**WHAT YOU HAVE TO DO:**
Extract every line where the string "down" appears.

◆ ◆ ◆

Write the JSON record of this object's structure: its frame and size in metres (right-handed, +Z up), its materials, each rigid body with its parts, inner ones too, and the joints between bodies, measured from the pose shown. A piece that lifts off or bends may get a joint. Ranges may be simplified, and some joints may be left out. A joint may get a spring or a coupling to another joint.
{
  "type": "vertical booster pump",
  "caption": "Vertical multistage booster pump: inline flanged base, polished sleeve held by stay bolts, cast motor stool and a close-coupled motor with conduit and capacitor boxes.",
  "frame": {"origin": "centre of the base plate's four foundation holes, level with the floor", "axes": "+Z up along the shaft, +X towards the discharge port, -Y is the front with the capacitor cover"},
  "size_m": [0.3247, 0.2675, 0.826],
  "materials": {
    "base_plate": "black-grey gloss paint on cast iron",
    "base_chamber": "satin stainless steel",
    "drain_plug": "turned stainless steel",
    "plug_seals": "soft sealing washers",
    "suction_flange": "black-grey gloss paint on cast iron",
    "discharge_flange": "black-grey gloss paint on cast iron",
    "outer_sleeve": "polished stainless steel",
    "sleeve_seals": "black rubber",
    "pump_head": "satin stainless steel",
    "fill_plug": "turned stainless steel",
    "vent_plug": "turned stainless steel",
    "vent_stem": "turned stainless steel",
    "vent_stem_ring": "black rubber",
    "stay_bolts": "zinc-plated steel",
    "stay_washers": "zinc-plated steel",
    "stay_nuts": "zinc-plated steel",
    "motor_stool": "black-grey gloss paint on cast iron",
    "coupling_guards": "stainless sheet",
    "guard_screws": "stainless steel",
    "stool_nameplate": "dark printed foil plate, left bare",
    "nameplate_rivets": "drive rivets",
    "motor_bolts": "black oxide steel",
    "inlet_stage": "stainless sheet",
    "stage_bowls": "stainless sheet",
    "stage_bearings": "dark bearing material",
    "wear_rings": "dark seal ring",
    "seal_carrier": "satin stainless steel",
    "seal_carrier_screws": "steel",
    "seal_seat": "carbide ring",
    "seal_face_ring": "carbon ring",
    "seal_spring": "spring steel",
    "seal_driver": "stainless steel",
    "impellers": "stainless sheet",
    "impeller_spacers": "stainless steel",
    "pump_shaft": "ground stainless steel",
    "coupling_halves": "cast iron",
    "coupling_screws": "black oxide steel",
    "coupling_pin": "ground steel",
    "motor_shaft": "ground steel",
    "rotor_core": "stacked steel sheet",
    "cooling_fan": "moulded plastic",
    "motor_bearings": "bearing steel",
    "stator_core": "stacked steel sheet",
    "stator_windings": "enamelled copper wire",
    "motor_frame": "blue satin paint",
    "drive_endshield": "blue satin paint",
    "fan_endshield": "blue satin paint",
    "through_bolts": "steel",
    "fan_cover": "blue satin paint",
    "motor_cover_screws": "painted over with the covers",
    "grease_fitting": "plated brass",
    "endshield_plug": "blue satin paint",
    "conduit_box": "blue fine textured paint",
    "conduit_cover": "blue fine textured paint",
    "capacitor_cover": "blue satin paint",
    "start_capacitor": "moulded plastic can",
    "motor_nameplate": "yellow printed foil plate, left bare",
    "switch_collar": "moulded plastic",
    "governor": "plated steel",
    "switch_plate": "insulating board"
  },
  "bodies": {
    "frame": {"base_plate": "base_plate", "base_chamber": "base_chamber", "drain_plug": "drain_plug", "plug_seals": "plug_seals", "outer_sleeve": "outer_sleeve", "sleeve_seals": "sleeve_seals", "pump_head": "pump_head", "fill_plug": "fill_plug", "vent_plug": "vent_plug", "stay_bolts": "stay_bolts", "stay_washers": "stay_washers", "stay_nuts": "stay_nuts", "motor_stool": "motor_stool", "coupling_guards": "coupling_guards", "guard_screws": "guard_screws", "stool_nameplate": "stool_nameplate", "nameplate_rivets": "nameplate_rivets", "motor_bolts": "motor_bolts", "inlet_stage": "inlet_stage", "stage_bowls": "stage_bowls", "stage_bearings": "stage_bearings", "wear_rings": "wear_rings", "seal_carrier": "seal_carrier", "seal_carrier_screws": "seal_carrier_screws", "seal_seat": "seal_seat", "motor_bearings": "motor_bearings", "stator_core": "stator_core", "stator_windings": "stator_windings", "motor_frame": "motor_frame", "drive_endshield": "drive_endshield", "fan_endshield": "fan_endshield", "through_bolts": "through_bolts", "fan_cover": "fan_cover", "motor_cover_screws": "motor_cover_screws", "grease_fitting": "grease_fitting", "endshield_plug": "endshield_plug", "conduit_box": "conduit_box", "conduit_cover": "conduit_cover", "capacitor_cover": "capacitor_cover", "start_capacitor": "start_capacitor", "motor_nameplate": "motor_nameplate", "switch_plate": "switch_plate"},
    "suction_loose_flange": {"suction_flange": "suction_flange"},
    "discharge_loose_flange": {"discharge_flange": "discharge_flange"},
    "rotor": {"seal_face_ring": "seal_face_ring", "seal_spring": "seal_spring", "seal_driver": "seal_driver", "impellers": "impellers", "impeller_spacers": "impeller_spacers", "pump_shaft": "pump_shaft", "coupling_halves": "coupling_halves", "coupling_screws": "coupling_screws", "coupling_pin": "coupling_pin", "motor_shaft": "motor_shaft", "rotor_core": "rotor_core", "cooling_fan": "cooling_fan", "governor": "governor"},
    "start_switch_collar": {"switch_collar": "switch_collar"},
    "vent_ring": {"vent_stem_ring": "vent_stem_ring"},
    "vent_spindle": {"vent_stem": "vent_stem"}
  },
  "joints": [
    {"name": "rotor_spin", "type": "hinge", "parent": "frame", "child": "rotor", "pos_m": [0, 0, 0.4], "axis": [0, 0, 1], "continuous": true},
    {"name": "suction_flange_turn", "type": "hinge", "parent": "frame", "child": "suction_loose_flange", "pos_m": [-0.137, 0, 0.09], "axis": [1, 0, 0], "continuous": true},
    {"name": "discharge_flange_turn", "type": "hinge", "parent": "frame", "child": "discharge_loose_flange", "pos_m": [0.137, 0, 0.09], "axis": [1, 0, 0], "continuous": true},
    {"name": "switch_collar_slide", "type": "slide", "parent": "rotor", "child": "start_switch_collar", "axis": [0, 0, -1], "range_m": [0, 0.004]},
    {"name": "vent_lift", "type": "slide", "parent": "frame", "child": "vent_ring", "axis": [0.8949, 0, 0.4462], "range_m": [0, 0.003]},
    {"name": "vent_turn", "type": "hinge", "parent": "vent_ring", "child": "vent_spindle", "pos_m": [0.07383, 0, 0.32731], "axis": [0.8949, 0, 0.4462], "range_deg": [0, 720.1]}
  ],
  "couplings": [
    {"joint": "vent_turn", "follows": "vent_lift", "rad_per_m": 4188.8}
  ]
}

◆ ◆ ◆

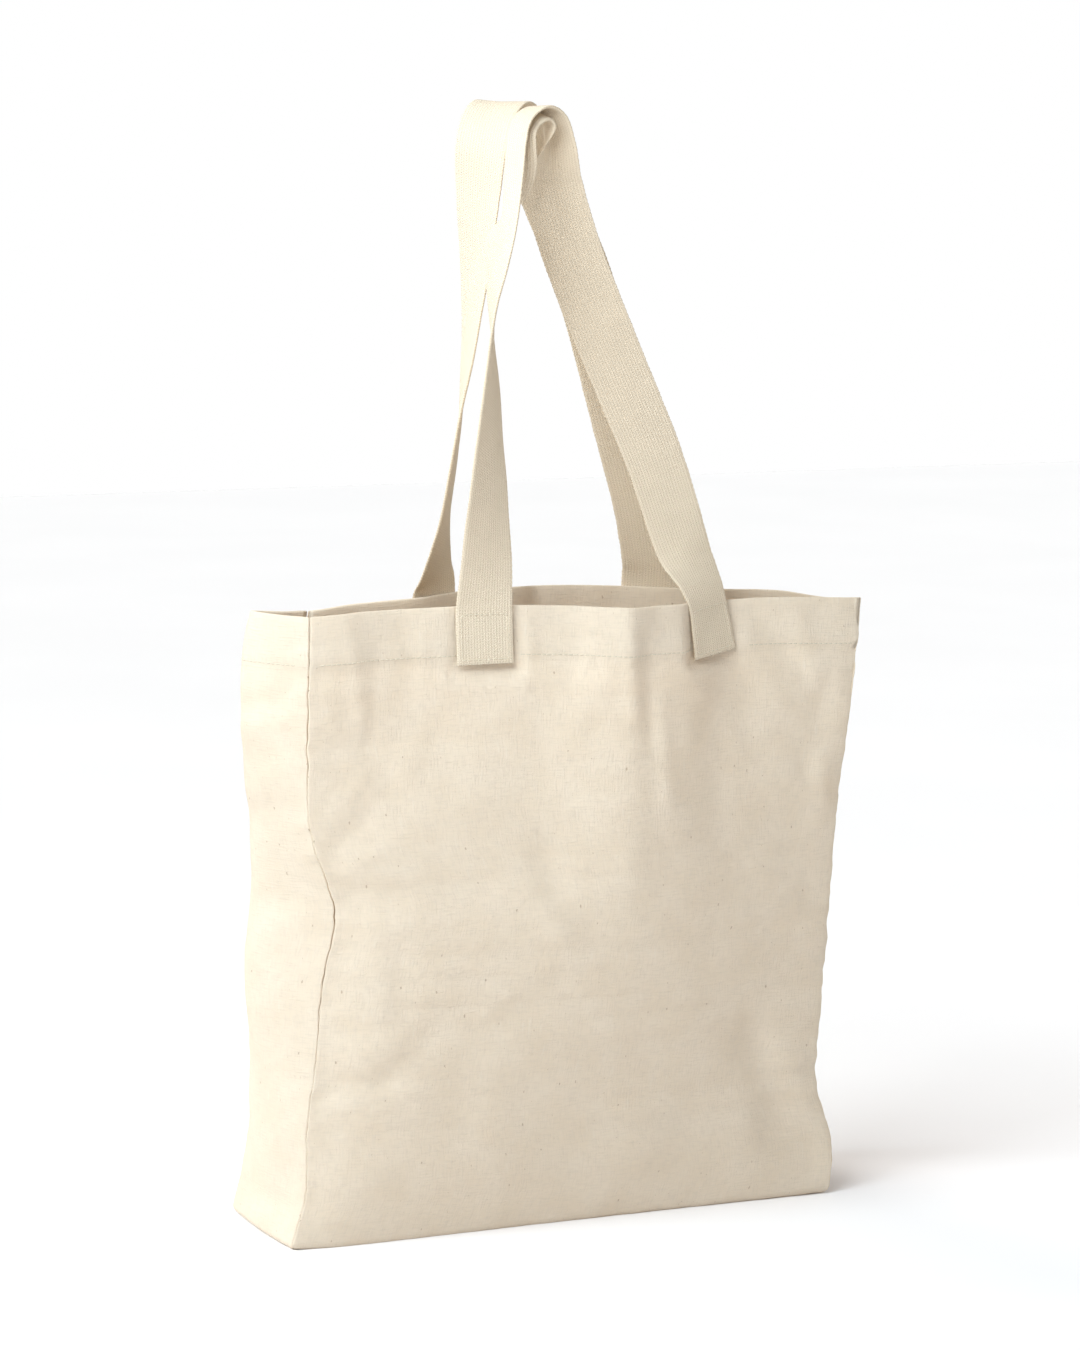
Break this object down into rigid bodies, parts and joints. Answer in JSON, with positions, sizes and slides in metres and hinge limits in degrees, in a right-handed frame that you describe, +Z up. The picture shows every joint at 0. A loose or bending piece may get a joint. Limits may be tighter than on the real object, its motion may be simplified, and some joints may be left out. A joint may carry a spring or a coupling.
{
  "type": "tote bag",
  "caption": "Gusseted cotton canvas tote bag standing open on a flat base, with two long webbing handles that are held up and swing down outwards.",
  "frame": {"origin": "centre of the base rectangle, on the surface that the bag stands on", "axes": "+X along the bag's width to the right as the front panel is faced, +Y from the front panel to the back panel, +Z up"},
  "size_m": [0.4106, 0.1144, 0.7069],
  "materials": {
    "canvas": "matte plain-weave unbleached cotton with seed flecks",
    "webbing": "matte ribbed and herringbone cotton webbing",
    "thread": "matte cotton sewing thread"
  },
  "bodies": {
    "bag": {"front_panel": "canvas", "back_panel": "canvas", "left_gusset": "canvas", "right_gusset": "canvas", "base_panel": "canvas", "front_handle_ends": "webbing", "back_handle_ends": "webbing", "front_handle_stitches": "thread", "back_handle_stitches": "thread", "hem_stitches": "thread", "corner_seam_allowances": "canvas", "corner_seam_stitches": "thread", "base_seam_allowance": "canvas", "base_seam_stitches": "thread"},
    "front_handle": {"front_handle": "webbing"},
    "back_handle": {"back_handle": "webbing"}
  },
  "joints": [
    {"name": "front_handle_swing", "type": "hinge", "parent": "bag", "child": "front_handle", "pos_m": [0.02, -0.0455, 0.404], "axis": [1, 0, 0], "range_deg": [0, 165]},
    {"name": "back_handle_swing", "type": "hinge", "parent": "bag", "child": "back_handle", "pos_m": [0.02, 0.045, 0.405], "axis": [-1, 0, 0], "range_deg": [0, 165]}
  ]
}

◆ ◆ ◆

**ANSWER TO THIS PROBLEM:**
Break this object down into rigid bodies, parts and joints. Answer in JSON, with positions, sizes and slides in metres and hinge limits in degrees, in a right-handed frame that you describe, +Z up. The picture shows every joint at 0. A loose or bending piece may get a joint. Limits may be tighter than on the real object, its motion may be simplified, and some joints may be left out. A joint may carry a spring or a coupling.
  "caption": "Gusseted cotton canvas tote bag standing open on a flat base, with two long webbing handles that are held up and swing down outwards.",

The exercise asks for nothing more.